A decentralized autonomous organization (DAO) is an organizational model that utilizes blockchain technology to overcome the most significant obstacle present within any organization: the principal-agent dilemma.
The principal-agent dilemma
The principal-agent dilemma refers to the relationship between the two types of stakeholders in virtually every organization. An “agent” is an individual or entity that is permitted to execute actions or make decisions on behalf of another. The “principal” is the individual or entity who is represented by the agent. For example, a soccer manager (agent) makes decisions about which players (principals) are in the squad and what positions they will each play.
There are many factors that create friction between an agent and a principal within traditional organizations. A decision-maker may operate with different goals or priorities than the party they make decisions for. To use the previous example, the soccer manager may want to play his most promising player in a forward role, however, she might feel that she’s better in a defender role. A lack of transparency or inefficient information access between parties can impede the efficiency of an organization.
How DAOs solve the principal-agent dilemma
A traditional organization can take a broad spectrum of forms, ranging from private entities such as corporate governance models to public entities such as state governments. Most of these are forms of centralized leadership. The DAO model aims to eliminate the need for human intervention in organizational governance, solving the problems presented by traditional organizational models.
A DAO uses smart contracts and computer code to enforce the structure and flow of information within an organization, ensuring that the incentives of all stakeholders are aligned. Put simply, a decentralized autonomous organization creates an immutable, code-enforced organization that cannot be tampered with by stakeholders or interfered with by centralized third parties.
DAOs operate in accordance with instructions laid out in smart contracts that are executed automatically when specific conditions are met. This allows DAOs to facilitate decentralized decision-making, high levels of efficiency, and extreme transparency, creating “trustless” systems.
How Does a DAO Work?
There are many different DAO models that operate with a broad spectrum of different mechanisms. All DAOs, however, are established in a similar manner.
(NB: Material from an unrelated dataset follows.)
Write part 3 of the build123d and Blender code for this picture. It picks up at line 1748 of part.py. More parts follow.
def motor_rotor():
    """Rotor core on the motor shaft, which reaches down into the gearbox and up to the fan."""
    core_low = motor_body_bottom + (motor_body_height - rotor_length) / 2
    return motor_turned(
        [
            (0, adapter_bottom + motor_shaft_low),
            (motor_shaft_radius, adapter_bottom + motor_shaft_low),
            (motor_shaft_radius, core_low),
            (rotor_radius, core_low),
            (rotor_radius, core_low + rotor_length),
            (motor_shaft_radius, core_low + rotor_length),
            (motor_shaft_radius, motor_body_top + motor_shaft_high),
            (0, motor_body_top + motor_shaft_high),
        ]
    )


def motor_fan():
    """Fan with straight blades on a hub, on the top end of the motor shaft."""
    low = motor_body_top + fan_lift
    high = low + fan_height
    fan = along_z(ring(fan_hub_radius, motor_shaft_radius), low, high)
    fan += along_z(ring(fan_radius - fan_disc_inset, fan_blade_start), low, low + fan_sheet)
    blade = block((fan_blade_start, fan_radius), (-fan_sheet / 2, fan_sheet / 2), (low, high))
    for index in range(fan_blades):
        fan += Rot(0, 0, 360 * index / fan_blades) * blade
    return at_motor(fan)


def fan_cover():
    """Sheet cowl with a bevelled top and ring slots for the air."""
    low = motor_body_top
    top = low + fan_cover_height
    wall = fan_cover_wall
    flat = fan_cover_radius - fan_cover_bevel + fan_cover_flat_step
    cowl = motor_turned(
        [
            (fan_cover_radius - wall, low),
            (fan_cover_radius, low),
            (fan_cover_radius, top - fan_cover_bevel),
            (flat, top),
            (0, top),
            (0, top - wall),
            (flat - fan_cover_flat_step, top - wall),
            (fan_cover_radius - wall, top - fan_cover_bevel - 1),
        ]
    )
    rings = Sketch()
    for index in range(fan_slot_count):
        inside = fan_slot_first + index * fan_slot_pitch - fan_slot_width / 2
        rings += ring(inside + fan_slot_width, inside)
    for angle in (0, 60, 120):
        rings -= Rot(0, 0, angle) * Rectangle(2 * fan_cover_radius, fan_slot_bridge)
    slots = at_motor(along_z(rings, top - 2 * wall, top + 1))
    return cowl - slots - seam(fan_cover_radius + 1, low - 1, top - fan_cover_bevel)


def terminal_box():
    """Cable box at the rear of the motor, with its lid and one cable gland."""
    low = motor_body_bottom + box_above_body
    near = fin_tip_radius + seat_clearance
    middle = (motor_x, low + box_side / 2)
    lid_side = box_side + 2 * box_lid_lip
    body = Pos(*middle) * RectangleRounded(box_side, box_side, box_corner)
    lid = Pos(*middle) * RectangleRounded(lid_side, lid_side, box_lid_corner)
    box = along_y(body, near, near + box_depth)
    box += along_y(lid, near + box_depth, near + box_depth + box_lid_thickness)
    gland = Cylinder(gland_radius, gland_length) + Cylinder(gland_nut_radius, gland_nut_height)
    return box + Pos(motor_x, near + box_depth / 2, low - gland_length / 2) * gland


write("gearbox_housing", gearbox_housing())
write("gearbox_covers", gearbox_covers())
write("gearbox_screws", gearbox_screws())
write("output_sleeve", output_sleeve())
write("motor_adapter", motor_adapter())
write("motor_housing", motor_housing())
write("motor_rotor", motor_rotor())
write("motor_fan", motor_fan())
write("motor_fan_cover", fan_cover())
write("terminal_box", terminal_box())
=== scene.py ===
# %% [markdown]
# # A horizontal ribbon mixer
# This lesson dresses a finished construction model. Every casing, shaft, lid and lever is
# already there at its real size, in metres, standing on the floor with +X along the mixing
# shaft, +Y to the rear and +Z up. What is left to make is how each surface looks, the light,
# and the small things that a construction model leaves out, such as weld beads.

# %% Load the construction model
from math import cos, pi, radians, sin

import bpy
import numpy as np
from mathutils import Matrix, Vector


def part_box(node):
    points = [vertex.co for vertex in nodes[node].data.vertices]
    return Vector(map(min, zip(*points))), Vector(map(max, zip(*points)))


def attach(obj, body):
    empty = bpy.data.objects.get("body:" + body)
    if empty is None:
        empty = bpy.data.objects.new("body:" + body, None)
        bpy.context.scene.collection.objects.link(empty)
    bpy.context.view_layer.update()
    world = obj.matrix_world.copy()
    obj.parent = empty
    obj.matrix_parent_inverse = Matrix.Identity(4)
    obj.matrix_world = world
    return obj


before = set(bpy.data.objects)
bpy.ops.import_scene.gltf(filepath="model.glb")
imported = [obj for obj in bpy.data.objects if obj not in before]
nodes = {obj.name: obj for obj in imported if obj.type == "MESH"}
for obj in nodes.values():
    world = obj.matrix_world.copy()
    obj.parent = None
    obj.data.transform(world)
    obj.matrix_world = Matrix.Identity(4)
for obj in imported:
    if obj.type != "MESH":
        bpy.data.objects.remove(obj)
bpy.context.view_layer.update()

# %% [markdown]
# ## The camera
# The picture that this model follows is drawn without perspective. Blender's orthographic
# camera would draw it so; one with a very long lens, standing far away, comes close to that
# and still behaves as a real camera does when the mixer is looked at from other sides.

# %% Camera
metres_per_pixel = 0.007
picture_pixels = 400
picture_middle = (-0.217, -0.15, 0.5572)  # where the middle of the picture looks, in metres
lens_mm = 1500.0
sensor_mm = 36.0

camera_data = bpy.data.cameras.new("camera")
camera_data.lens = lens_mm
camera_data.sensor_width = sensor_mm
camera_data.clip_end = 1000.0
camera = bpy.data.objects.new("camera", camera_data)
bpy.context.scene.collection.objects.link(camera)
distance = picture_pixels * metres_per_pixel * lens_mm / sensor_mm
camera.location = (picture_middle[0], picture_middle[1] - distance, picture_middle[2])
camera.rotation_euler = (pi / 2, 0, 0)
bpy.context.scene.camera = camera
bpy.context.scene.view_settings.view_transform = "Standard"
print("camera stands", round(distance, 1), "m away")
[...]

The first step taken when establishing a DAO involves defining the rules of the organization and encoding them into a smart contract that can be executed on the blockchain. This process typically takes into account the operation of the DAO, incentive structures, and the governance system of the organization, as well as the way in which changes will be made to the DAO in the future.
Once the DAO’s rules are defined, the DAO will require funding. A corporation founded via a DAO may issue equity via a token that can be used within the DAO in corporate governance mechanisms or to incentivise specific activities. Individuals or entities interested in participation in a DAO are able to purchase these crypto tokens in return for capital, which is used to fund the DAO.
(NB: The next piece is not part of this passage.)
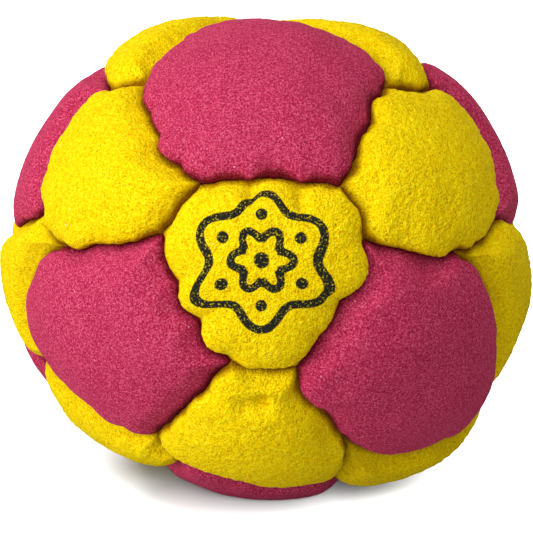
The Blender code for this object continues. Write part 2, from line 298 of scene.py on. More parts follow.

Finally, the DAO is deployed. Individuals or entities that hold DAO tokens become stakeholders and are able to participate in the governance process. A DAO tokenises the value a stakeholder possesses within an organization and ensures that all value transfers within the DAO are executed in a transparent and fair manner.
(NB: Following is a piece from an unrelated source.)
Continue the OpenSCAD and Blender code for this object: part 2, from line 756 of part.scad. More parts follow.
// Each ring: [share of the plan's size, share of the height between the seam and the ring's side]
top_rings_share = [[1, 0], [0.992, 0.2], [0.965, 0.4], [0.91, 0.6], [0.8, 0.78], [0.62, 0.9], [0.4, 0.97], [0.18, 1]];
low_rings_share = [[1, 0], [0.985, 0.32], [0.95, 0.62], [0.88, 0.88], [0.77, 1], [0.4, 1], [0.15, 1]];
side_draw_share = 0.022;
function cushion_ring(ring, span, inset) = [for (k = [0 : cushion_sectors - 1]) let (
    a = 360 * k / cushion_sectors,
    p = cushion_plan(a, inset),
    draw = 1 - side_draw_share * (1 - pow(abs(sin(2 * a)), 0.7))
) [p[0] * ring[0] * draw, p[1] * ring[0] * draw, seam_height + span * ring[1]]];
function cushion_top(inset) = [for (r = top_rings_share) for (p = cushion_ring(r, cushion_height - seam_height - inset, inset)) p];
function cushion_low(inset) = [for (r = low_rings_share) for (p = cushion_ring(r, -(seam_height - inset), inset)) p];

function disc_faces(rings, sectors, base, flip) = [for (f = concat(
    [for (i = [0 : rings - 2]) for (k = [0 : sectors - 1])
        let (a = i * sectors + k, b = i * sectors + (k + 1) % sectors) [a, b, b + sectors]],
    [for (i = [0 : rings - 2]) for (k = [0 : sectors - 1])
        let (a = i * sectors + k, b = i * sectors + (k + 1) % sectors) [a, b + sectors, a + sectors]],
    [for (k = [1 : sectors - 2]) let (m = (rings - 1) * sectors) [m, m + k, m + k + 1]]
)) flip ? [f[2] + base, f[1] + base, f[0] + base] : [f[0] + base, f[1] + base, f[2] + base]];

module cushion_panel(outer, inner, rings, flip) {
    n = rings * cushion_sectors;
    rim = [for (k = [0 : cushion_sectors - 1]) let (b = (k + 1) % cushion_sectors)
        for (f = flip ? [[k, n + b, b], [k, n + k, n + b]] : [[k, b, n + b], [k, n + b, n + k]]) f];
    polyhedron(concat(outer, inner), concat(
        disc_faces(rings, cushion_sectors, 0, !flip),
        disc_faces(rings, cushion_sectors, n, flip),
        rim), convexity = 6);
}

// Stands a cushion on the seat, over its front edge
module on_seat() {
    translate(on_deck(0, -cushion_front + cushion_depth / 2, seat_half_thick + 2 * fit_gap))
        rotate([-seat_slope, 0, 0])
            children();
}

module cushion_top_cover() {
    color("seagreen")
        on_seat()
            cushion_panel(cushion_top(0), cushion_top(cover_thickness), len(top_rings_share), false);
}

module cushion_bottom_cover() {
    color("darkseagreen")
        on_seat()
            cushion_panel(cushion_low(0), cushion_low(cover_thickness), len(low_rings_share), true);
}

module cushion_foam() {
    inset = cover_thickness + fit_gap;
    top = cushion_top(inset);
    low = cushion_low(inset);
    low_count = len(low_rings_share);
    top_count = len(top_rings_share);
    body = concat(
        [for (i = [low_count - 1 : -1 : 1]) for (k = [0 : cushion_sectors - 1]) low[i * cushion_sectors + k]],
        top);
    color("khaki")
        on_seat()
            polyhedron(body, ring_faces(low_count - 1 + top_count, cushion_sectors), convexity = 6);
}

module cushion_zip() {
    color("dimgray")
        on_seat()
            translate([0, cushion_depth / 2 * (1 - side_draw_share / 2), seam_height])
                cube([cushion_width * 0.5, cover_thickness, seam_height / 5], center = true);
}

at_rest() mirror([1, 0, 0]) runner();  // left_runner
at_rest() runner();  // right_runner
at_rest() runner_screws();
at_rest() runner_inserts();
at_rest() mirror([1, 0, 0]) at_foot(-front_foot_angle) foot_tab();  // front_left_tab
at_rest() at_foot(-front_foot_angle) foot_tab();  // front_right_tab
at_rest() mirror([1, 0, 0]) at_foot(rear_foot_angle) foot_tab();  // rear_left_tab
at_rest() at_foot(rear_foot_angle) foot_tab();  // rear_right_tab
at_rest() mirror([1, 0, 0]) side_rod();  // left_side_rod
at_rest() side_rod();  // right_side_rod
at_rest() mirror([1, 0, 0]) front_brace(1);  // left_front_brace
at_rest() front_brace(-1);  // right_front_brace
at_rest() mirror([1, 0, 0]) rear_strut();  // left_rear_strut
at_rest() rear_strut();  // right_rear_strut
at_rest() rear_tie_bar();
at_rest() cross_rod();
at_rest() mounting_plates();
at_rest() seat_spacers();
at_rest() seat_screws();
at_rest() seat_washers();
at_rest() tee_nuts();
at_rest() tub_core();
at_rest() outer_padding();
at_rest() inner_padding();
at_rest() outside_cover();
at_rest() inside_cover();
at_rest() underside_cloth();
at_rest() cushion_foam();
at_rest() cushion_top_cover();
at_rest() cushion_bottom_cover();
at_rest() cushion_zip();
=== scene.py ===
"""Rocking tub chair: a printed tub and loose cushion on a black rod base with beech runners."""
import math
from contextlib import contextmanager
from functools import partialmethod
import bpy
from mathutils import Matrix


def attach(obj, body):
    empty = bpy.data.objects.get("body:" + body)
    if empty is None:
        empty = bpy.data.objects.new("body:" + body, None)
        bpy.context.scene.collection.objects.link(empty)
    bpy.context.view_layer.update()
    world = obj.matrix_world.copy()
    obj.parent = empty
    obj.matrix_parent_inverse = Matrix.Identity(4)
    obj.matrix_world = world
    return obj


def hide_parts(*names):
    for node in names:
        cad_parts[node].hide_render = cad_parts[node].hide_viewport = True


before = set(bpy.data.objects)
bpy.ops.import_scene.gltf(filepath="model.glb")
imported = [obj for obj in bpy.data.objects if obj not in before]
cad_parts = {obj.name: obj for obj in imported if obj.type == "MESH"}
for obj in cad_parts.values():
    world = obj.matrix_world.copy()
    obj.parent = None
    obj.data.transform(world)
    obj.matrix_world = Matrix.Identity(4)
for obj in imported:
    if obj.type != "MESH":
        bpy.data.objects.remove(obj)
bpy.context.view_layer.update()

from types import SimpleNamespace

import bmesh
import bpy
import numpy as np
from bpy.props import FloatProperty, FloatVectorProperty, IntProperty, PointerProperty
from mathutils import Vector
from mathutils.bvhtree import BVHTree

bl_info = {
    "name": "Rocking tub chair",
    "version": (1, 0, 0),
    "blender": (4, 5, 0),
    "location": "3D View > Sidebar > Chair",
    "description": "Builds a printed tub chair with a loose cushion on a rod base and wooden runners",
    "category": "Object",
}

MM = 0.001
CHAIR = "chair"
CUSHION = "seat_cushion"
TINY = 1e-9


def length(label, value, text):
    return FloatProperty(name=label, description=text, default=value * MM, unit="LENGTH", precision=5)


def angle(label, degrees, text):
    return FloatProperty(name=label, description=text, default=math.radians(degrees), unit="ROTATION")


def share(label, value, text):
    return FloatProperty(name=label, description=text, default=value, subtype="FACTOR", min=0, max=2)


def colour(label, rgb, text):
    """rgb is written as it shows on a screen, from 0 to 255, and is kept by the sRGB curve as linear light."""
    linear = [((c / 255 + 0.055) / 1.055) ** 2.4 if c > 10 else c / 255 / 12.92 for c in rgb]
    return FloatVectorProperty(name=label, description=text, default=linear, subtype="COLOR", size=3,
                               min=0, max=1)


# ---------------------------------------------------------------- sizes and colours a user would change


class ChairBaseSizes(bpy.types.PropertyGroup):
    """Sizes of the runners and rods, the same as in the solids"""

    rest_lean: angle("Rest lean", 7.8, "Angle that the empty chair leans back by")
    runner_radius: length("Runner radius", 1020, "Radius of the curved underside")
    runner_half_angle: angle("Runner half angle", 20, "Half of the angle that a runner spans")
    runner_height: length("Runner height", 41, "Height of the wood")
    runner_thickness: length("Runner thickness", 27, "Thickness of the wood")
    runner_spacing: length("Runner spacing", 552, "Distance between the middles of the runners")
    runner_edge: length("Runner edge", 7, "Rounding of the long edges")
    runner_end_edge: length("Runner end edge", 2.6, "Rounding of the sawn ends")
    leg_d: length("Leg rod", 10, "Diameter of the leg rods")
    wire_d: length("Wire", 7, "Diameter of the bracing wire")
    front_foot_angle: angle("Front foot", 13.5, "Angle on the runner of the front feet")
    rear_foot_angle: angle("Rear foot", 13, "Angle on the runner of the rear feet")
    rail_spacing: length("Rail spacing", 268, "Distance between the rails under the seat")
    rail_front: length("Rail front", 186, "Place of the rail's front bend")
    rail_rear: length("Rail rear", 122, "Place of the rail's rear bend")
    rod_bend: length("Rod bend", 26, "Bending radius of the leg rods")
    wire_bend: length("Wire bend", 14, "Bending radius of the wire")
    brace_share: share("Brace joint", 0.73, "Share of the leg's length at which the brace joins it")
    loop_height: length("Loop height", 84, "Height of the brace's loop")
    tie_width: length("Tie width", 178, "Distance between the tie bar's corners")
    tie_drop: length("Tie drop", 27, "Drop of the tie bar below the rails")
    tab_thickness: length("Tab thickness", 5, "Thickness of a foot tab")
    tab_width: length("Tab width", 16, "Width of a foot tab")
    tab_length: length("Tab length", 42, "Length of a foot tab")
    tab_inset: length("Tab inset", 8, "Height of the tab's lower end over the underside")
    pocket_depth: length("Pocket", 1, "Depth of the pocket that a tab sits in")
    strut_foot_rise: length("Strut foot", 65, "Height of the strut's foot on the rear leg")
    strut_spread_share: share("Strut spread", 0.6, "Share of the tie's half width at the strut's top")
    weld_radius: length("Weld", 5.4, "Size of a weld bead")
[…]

Token holders are given voting rights to participate in the governance (or voting system) of the DAO.
What are the advantages of DAOs?
The structure of a DAO ensures that the organization is able to operate independently of human interaction. A DAO does not need arbitration from its creators, parties, or central authority.
The open-source nature of DAOs means that the rules they operate in accordance with, and all activities performed within and by the DAO, are recorded on an immutable public blockchain. This ensures that all participants within a DAO operate with a common goal, making decisions through a democratic blockchain-based voting model.
What are the disadvantages of DAOs?
The most significant disadvantage presented by the DAO model is the risk of human error. Particularly in the development of this complex, autonomous decision-making framework. One which is responsible for the management of large amounts of money.
The presence of exploits within an improperly coded DAO represents a major problem that must be overcome by DAO developers.
Did You Know?
The first DAO, launched in 2016 on the Ethereum network, was intended to operate as a decentralized venture capital firm directed by the Ethereum community. Three months after launch, the DAO was hacked and DAO members lost $60 million USD worth of ETH, demonstrating the importance of robust, secure code in DAO composition.
Notable DAO Examples
While the first example of an operational DAO, the Ethereum DAO, resulted in failure, there are now multiple successful blockchain projects that function as strong examples of successful DAOs.
MakerDAO is a decentralized finance (DeFi) project built on the Ethereum blockchain that facilitates decentralized lending. MakerDAO is directed by the MakerDAO foundation, which operates with a number of structural elements that draw from the DAO model. The MakerDAO foundation now operates in a completely decentralized manner, with holders of the MakerDAO governance token (MKR) participating in decentralized decision-making.
Uniswap is one of the most popular exchanges in the sphere of DeFi. The Uniswap platform issued their UNI governance token in September 2020 with the goal of establishing Uniswap as a community-owned protocol.
Payments-focused cryptocurrency, DASH, operates a decentralized decision-making process through a governance token issued to master nodes.
Decentralized autonomous organizations (DAOs) leverage the transparent and unchangeable, code-enforced nature of blockchain to create independent governance and organizational systems that are immune to human error or interference.
While the methodology and technology that drives the development of DAOs is still in the early stages, the DAO model holds the potential to establish self-governing, transparent organizations in virtually any industry, application, or use case.